Les embarcations cibles potentielles de la marine marocaine Dans le sillage de ses interventions violentes contre les migrants, la marine royale marocaine avait également ouvert le feu sur une embarcation transportant des migrants marocains, lors d'une opération d'interception au large de Larache (ouest), faisant un blessé par balle. "L'embarcation à moteur qui transportait 58 migrants dissimulés sous une bâche a effectué une manœuvre qualifiée d'"hostile", a-t-on justifié, "ce qui a poussé le bateau garde-côte à tirer sur ordre de son commandant". Une autre opération de la marine royale contre une embarcation rapide "Go-Fast" en Méditerranée, a coûté la vie à une jeune Marocaine et fait trois blessés durant le même mois de septembre. Les autorités avaient justifié les tirs en invoquant aussi les "manœuvres hostiles" du navire et en soulignant que les migrants étaient dissimulés sous des bâches.
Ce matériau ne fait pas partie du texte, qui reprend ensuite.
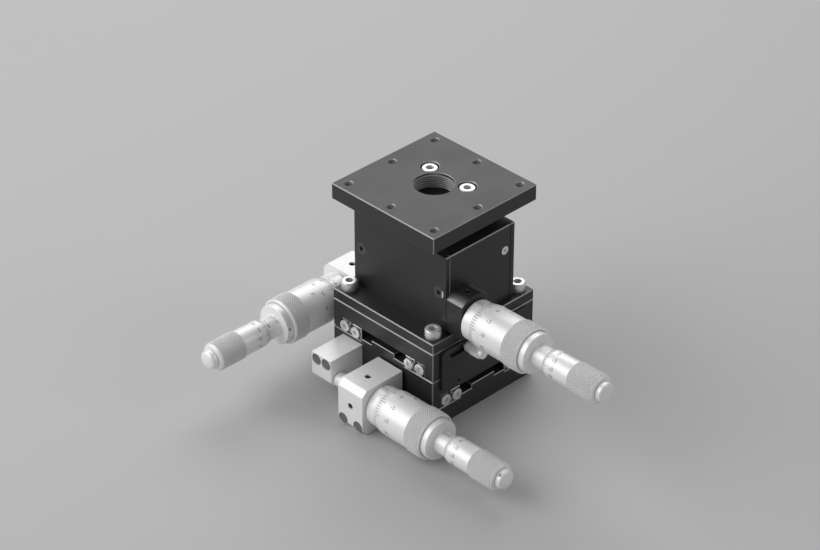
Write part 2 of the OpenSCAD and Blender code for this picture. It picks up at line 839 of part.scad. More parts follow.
// Thumbscrew: collar, neck, knurled grip and tapered end
module lock_screw() {
    collar_r = collar_d / 2;
    grip_r = grip_d / 2;
    thread_r = lock_thread_d / 2;
    foot = -lock_t - touch - lock_grip;
    grip_s = collar_l + neck_l;
    color("#c4c6ca")
    translate([lock_x, half_w + lock_t + touch, lock_screw_z])
        rotate([-90, 0, 0])
            rotate_extrude()
                polygon([[0, foot], [thread_r, foot], [thread_r, 0],
                    [collar_r - knob_edge, 0], [collar_r, knob_edge],
                    [collar_r, collar_l - knob_edge], [collar_r - knob_edge, collar_l],
                    [neck_d / 2, collar_l], [neck_d / 2, grip_s],
                    [grip_r - knob_edge, grip_s], [grip_r, grip_s + knob_edge],
                    [grip_r, knob_l - grip_end_l], [grip_r - grip_taper, knob_l], [0, knob_l]]);
}

// Adapter plate and lift housing

module adapter_plate() {
    color("#2b2c2e")
    difference() {
        translate([0, 0, table_top]) chamfered_box(plate_w, plate_w, adapter_h, plate_edge);
        corner_places()
            translate([0, 0, table_top - cut])
                cylinder(h = adapter_h + 2 * cut, d = corner_thread_d + 2 * head_room);
    }
}

module adapter_bolts() {
    color("#d2d4d6")
    corner_places()
        translate([0, 0, house_z])
            socket_screw(corner_head_d, corner_head_h, corner_thread_d, adapter_h + corner_grip,
                corner_key);
}

// Places of the side screws on the front side plate
module side_screw_places() {
    for (x = [-side_screw_x, side_screw_x])
        translate([x, -house_w / 2, house_z + side_screw_z]) rotate([90, 0, 0]) children();
}

module back_side() {
    mirror([0, 1, 0]) children();
}

module cover_screw_place() {
    translate([house_front, cover_screw_y, house_z + cover_screw_z])
        rotate([0, 90, 0]) children();
}

module z_frame() {
    color("#2b2c2e")
    difference() {
        union() {
            translate([-house_back, -inner_w / 2, house_z])
                cube([house_back + house_front - cover_t, inner_w, floor_t]);
            translate([-house_back, -inner_w / 2, house_z]) cube([back_t, inner_w, house_h]);
            translate([front_face, -inner_w / 2, house_z]) cube([front_t, inner_w, house_h]);
        }
        shank_hole();
        side_screw_places() flat_hole(house_head_d, house_thread, house_hole_l);
        back_side() side_screw_places() flat_hole(house_head_d, house_thread, house_hole_l);
        cover_screw_place() flat_hole(cover_head_d, cover_thread, house_hole_l);
    }
}

// Hole for the lift head's shank, through the front wall and the cover
module shank_hole() {
    translate([0, -z_head_y, house_z + z_head_z])
        rod_x(front_face - cut, house_front + cut, shank_d + 2 * fit);
}

module side_plate() {
    difference() {
        translate([(house_front - house_back) / 2, -inner_w / 2, house_z + house_h / 2])
            rotate([90, 0, 0])
                linear_extrude(side_t)
                    cut_rect(house_back + house_front, house_h, plate_edge);
        side_screw_places() flat_hole(house_head_d, house_thread, house_hole_l);
    }
}

// The front side plate gives way to the shank where it comes close
module z_side_plate_front() {
    color("#2b2c2e")
    difference() {
        side_plate();
        shank_hole();
    }
}

module z_side_plate_back() {
    color("#2b2c2e") back_side() side_plate();
}

module z_cover() {
    color("#2b2c2e")
    difference() {
        translate([house_front - cover_t / 2, 0, house_z])
            chamfered_box(cover_t, inner_w, house_h, plate_edge);
        shank_hole();
        cover_screw_place() flat_hole(cover_head_d, cover_thread, house_hole_l);
    }
}

module z_housing_screws() {
    color("#3c3d40") {
        side_screw_places() house_screw();
        back_side() side_screw_places() house_screw();
    }
    color("#d2d4d6")
        cover_screw_place()
            translate([0, 0, -fit])
                flat_screw(cover_head_d, cover_thread, house_screw_l, small_key);
}

module house_screw() {
    translate([0, 0, -fit])
        flat_screw(house_head_d, house_thread, house_screw_l, house_key);
}

module z_clamp_outline() {
    intersection() {
        circle(r = arch_r);
        translate([-z_clamp_w / 2, z_clamp_foot - z_head_z])
            square([z_clamp_w, arch_r + z_head_z - z_clamp_foot]);
    }
}

module z_clamp_block() {
    color("#252628")
    translate([0, -z_head_y, house_z + z_head_z])
        difference() {
            bar_x(house_front, z_clamp_face) z_clamp_outline();
            rod_x(house_front - cut, z_clamp_face + cut, shank_d + 2 * fit);
            translate([house_front + z_clamp_t / 2, 0, 0]) cylinder(h = arch_r + cut, d = set_d);
        }
}

module z_clamp_set_screw() {
    color("#8b8d90")
    translate([house_front + z_clamp_t / 2, -z_head_y, house_z + z_head_z + arch_r - set_sink])
        set_screw(arch_r - set_sink - shank_d / 2 - fit);
}

// Wedge that the lift head pushes, and the column that rides on its slope
module z_wedge() {
    width = inner_w - 2 * column_side;
    color("#9c9ea2")
    translate([0, width / 2, 0]) rotate([90, 0, 0]) linear_extrude(width)
        polygon([[wedge_nose, wedge_z], [wedge_face, wedge_z], [wedge_face, wedge_z + wedge_h],
            [wedge_nose, wedge_z + nose_t]]);
}

module z_column() {
    width = inner_w - 2 * column_side;
    slope_z = slope_c + touch;
    color("#3a3b3d")
    difference() {
        translate([0, width / 2, 0]) rotate([90, 0, 0]) linear_extrude(width)
            polygon([[column_back, column_foot], [column_foot - slope_z, column_foot],
                [column_front, column_front + slope_z], [column_front, top_z],
                [column_back, top_z]]);
        top_bolt_places()
            translate([0, 0, top_z - top_hole_l])
                cylinder(h = top_hole_l + cut, d = top_thread + 2 * fit);
    }
}

module top_bolt_places() {
    for (side = [-1, 1])
        translate([side * top_bolt_x, top_bolt_y, 0]) children();
}

// The eight mounting holes round the edge of the top plate
module rim_places() {
    corner_places() children();
    for (turn = [0, 90, 180, 270])
        rotate([0, 0, turn]) translate([corner_pitch / 2, 0, 0]) children();
}

// Countersink that widens a hole of diameter d where it opens upwards at z = 0
module mouth(d, wide) {
    depth = (wide - d) / 2;
    translate([0, 0, -depth]) cylinder(h = depth + cut, d1 = d, d2 = wide + 2 * cut);
}

module top_plate() {
    face = top_z + top_h;
    color("#2b2c2e")
    difference() {
        translate([0, 0, top_z]) chamfered_box(plate_w, plate_w, top_h, plate_edge);
        rim_places() {
            translate([0, 0, top_z - cut]) cylinder(h = top_h + 2 * cut, d = tap_d);
            translate([0, 0, face]) mouth(tap_d, tap_mouth_d);
        }
        translate([0, 0, top_z - cut]) cylinder(h = top_h + 2 * cut, d = centre_d);
        translate([0, 0, face]) mouth(centre_d, centre_d + 2 * centre_edge);
        top_bolt_places() {
            translate([0, 0, face - top_sink - top_head_h])
                cylinder(h = top_head_h + top_sink + cut, d = top_bore_d);
            translate([0, 0, face]) mouth(top_bore_d, top_bore_d + 2 * bore_edge);
            translate([0, 0, top_z - cut]) cylinder(h = top_h, d = top_thread + 2 * head_room);
        }
    }
}

module top_plate_bolts() {
    color("#d2d4d6")
    top_bolt_places()
        translate([0, 0, top_z + top_h - top_sink - top_head_h])
            socket_screw(top_head_d, top_head_h, top_thread,
                top_h - top_sink - top_head_h + top_grip, corner_key);
}

// Micrometer head, turned about its own axis with s as height

module sleeve() {
    color("#d5d6d8")
    rotate_extrude()
        polygon([[spindle_d / 2 + run, -clamp_l], [shank_d / 2, -clamp_l], [shank_d / 2, 0],
            [sleeve_d / 2 - sleeve_edge, 0], [sleeve_d / 2, sleeve_edge],
            [sleeve_d / 2, sleeve_l], [spindle_d / 2 + run, sleeve_l]]);
}

module spindle() {
    color("#c0c2c6")
    rotate_extrude()
        polygon([[0, tip_s], [spindle_d / 2 - spindle_edge, tip_s],
            [spindle_d / 2, tip_s + spindle_edge], [spindle_d / 2, spindle_end_s],
            [0, spindle_end_s]]);
}

module coarse_thimble() {
    bore = sleeve_d / 2 + run;
    rim = ring_d / 2 + groove_w;
    spindle_bore = spindle_d / 2 + run;
    floor_s = spindle_end_s + touch;
    color("#d5d6d8")
    rotate_extrude()
        polygon([[bore, sleeve_show], [bevel_d / 2, sleeve_show], [thimble_d / 2, body_s],
            [thimble_d / 2, knurl_s], [knurl_d / 2, knurl_s + (knurl_d - thimble_d) / 2],
            [knurl_d / 2, knurl_end_s], [knurl_d / 2 - knurl_edge, coarse_end_s],
            [rim, coarse_end_s], [rim, ring_s], [0, ring_s], [0, floor_s], [spindle_bore, floor_s],
            [spindle_bore, cavity_s], [bore, cavity_s]]);
}

module fine_sleeve() {
    fine_bore = stem_d / 2 + run;
    ring_r = ring_d / 2;
    color("#d5d6d8")
    rotate_extrude()
        polygon([[0, ring_s], [ring_r, ring_s],
            [ring_r, ring_end_s - ring_edge], [ring_r - ring_edge, ring_end_s],
            [fine_sleeve_d / 2, ring_end_s], [fine_sleeve_d / 2, fine_sleeve_end_s],
            [fine_bore, fine_sleeve_end_s], [fine_bore, stem_room_s], [0, stem_room_s]]);
}

module fine_thimble() {
    bore = fine_sleeve_d / 2 + run;
    color("#d5d6d8")
    rotate_extrude()
        polygon([[bore, fine_s], [fine_bevel_d / 2, fine_s], [fine_d / 2, fine_body_s],
            [fine_d / 2, fine_knurl_s],
            [fine_knurl_d / 2, fine_knurl_s + (fine_knurl_d - fine_d) / 2],
            [fine_knurl_d / 2, fine_knurl_end_s], [fine_knurl_d / 2 - fine_rim, fine_end_s],
            [stem_d / 2 + run, fine_end_s], [stem_d / 2 + run, fine_cavity_s],
            [bore, fine_cavity_s]]);
}

// Stem that carries the fine thimble, with the cap on its end
module end_cap() {
    crown = [for (a = [0, 30, 60])
        [cap_d / 2 * cos(a), cap_s + cap_l - cap_crown * (1 - sin(a))]];
    color("#d5d6d8")
    rotate_extrude()
        polygon(concat([[0, stem_s], [stem_d / 2, stem_s], [stem_d / 2, cap_s],
            [cap_d / 2, cap_s]], crown, [[0, cap_s + cap_l]]));
}

base_plate();
mirrored_rail() inner_rail();  // x_base_rail_left
inner_rail();  // x_base_rail_right
color("#dcdde0") end_screws(inner_screw);  // base_rail_screws
clamp_block();  // x_clamp_block
clamp_bolts();  // x_clamp_bolts
clamp_set_screws();  // x_clamp_set_screws
lock_plate();  // x_lock_plate
lock_plate_screws();  // x_lock_plate_screws

// Nodes of the X head
x_head_place() sleeve();  // x_sleeve
x_head_place() spindle();  // x_spindle
x_head_place() coarse_thimble();  // x_coarse_thimble
x_head_place() fine_sleeve();  // x_fine_sleeve
x_head_place() fine_thimble();  // x_fine_thimble
x_head_place() end_cap();  // x_end_cap

// Nodes of the middle plate
middle_plate();
mirrored_rail() outer_rail();  // x_table_rail_left
outer_rail();  // x_table_rail_right
upper_slide() mirrored_rail() inner_rail();  // y_base_rail_left
upper_slide() inner_rail();  // y_base_rail_right
middle_rail_screws();
anvil_block(0);  // x_anvil_block
middle_block_bolts();
lock_screw();  // x_lock_screw
upper_slide() clamp_block();  // y_clamp_block
upper_slide() clamp_set_screws();  // y_clamp_set_screws
upper_slide() lock_plate();  // y_lock_plate
upper_slide() lock_plate_screws();  // y_lock_plate_screws

// Nodes of the Y head
y_head_place() sleeve();  // y_sleeve
y_moving_place() spindle();  // y_spindle
y_moving_place() coarse_thimble();  // y_coarse_thimble
y_moving_place() fine_sleeve();  // y_fine_sleeve
y_moving_place() fine_thimble();  // y_fine_thimble
y_moving_place() end_cap();  // y_end_cap

// Nodes of the table and the lift housing
top_table();
upper_slide() mirrored_rail() outer_rail();  // y_table_rail_left
upper_slide() outer_rail();  // y_table_rail_right
color("#dcdde0") upper_slide() end_screws(outer_screw);  // table_rail_screws
upper_slide() anvil_block(y_head_out);  // y_anvil_block
upper_slide() anvil_bolts(y_head_out);  // y_anvil_bolts
upper_slide() lock_screw();  // y_lock_screw
adapter_plate();
adapter_bolts();
z_frame();
z_side_plate_front();
z_side_plate_back();
z_cover();
z_housing_screws();
z_clamp_block();
z_clamp_set_screw();

// Nodes of the lift head
z_head_place() sleeve();  // z_sleeve
z_head_place() spindle();  // z_spindle
z_head_place() coarse_thimble();  // z_coarse_thimble
z_head_place() fine_sleeve();  // z_fine_sleeve
z_head_place() fine_thimble();  // z_fine_thimble
z_head_place() end_cap();  // z_end_cap

// Nodes of the lift
z_wedge();
z_column();
top_plate();
top_plate_bolts();
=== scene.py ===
"""Looks of a three-axis translation stage: micrometer details, finishes, light and camera.

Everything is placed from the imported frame. Lengths are in millimetres until a mesh is made.
"""

import math

import bmesh
import bpy
from mathutils import Matrix, Vector

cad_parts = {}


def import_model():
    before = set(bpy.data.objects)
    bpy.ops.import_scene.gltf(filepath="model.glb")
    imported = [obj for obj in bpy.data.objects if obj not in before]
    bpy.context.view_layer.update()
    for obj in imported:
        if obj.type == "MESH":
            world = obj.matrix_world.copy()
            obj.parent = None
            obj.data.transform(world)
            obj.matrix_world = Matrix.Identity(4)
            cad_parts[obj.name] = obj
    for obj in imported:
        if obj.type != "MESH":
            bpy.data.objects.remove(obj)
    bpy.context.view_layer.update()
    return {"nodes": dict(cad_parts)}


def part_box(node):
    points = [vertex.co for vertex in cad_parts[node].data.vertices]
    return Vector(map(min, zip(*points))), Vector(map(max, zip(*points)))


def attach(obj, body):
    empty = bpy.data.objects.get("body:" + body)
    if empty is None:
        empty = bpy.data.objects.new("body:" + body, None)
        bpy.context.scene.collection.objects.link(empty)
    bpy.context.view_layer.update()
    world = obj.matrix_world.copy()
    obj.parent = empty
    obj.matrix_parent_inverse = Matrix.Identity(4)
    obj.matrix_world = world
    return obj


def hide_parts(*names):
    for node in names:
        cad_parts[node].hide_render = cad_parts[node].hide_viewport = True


MM = 0.001

# Camera: the photograph's direction in degrees, and its lens
CAMERA_AZIMUTH = 45.61
CAMERA_ELEVATION = 33.6
CAMERA_ROLL = 0.06
CAMERA_AIM = (-14.15, 0.0, 43.17)
CAMERA_DISTANCE = 1227.4
LENS, SENSOR = 126.7, 36.0
FLOOR_HALF = 4000.0

# The three heads: outward direction, the body of the sleeve, and the angle of the cap's hole
HEADS = {
    "x": {"out": (1, 0, 0), "carrier": "base", "shift": 0.0, "cap_turn": 37.5},
    "y": {"out": (0, -1, 0), "carrier": "middle", "shift": 2.6, "cap_turn": 150.0},
    "z": {"out": (1, 0, 0), "carrier": "table", "shift": 0.0, "cap_turn": 170.0},
}

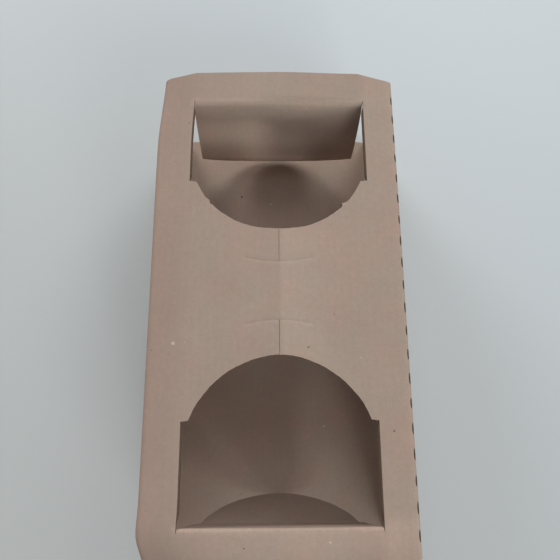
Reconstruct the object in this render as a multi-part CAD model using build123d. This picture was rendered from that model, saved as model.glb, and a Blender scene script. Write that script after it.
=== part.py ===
from build123d import *
from math import cos, radians, sin, tan
import os

# Two-cup carrier folded from one blank of kraft board. Sizes are in millimetres.
# The blank is a sleeve with open ends. Its top panel has two arched openings, and the flap
# cut from each one hangs from the opening's outer edge and braces the sleeve.
# +X runs across the carrier, +Y towards its far end, +Z up from the face that it stands on.

# Sleeve and board
sleeve_length = 216.0
sleeve_width = 110.0
sleeve_height = 67.5
board = 1.3
crisp_fold_inside = 0.6     # inside radius of a creased fold
soft_fold_inside = 1.9      # inside radius of the top left fold, which is creased twice

# Glue lap, which stands inside the left side panel
lap_height = 24.0
lap_end_taper = 7.0         # how far each end of the lap's free edge is cut back

# Eased corners where the top panel's folds reach the sleeve's ends
corner_run = 15.0           # along the end edge
corner_drop = 4.3           # along the fold
corner_round = 2.5

# Perforations along the top right fold
perforation_pitch = 9.95
perforation_length = 3.8
perforation_width = 0.5
perforation_end_margin = 10.0

# Openings
opening_width = 80.2
opening_offset = 1.0        # the openings lie this far to the right of the middle
hinge_margin = 15.9         # from the sleeve's end to the corner of the flap's fold
tongue_width = 74.0         # chord of the arch
shoulder_slope = 0.8        # how far each shoulder slopes towards the arch
near_arch_depth = 26.7      # from the shoulder to the crown of the arch
far_arch_depth = 23.7
die_gap = 0.2               # left by the knife on each side of a flap

# Flaps. A lean is how far the board below a fold tilts out towards the sleeve's end.
near_flap_lean = 12.6
near_tongue_lean = -19.0
far_flap_lean = -12.2
far_tongue_lean = 24.5
knee_radius = 6.0           # of the bend between flap and tongue
tip_gap = 1.7               # between the near tongue's tip and the bottom panel

# Collars round the arches, each slit at its crown and scored along its outer edge
collar_width = 14.8
collar_slit_width = 0.4
score_width = 0.7
score_depth = 0.25
score_half_angle = 17.0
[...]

Par ailleurs, la police espagnole avait annoncé avoir arrêté deux Marocains suspectés de convoyer clandestinement des migrants vers l'Espagne en les faisant payer plus de 700 euros pour la traversée par bateau depuis le Maroc. Un bateau en bois de 7 mètres de long, piloté par les deux hommes et transportant 21 migrants, dont un mineur, avait été secouru au large de l'Andalousie, dans le sud de l'Espagne, après avoir quitté un jour auparavant la ville d'Al-Hoceïma (nord du Maroc), selon la police espagnole. Les deux hommes, qui selon la police appartiennent à une "organisation criminelle" spécialisée dans le trafic d'êtres-humains au Maroc, ont été maintenus en détention en attendant leur procès après avoir été interrogés par le tribunal.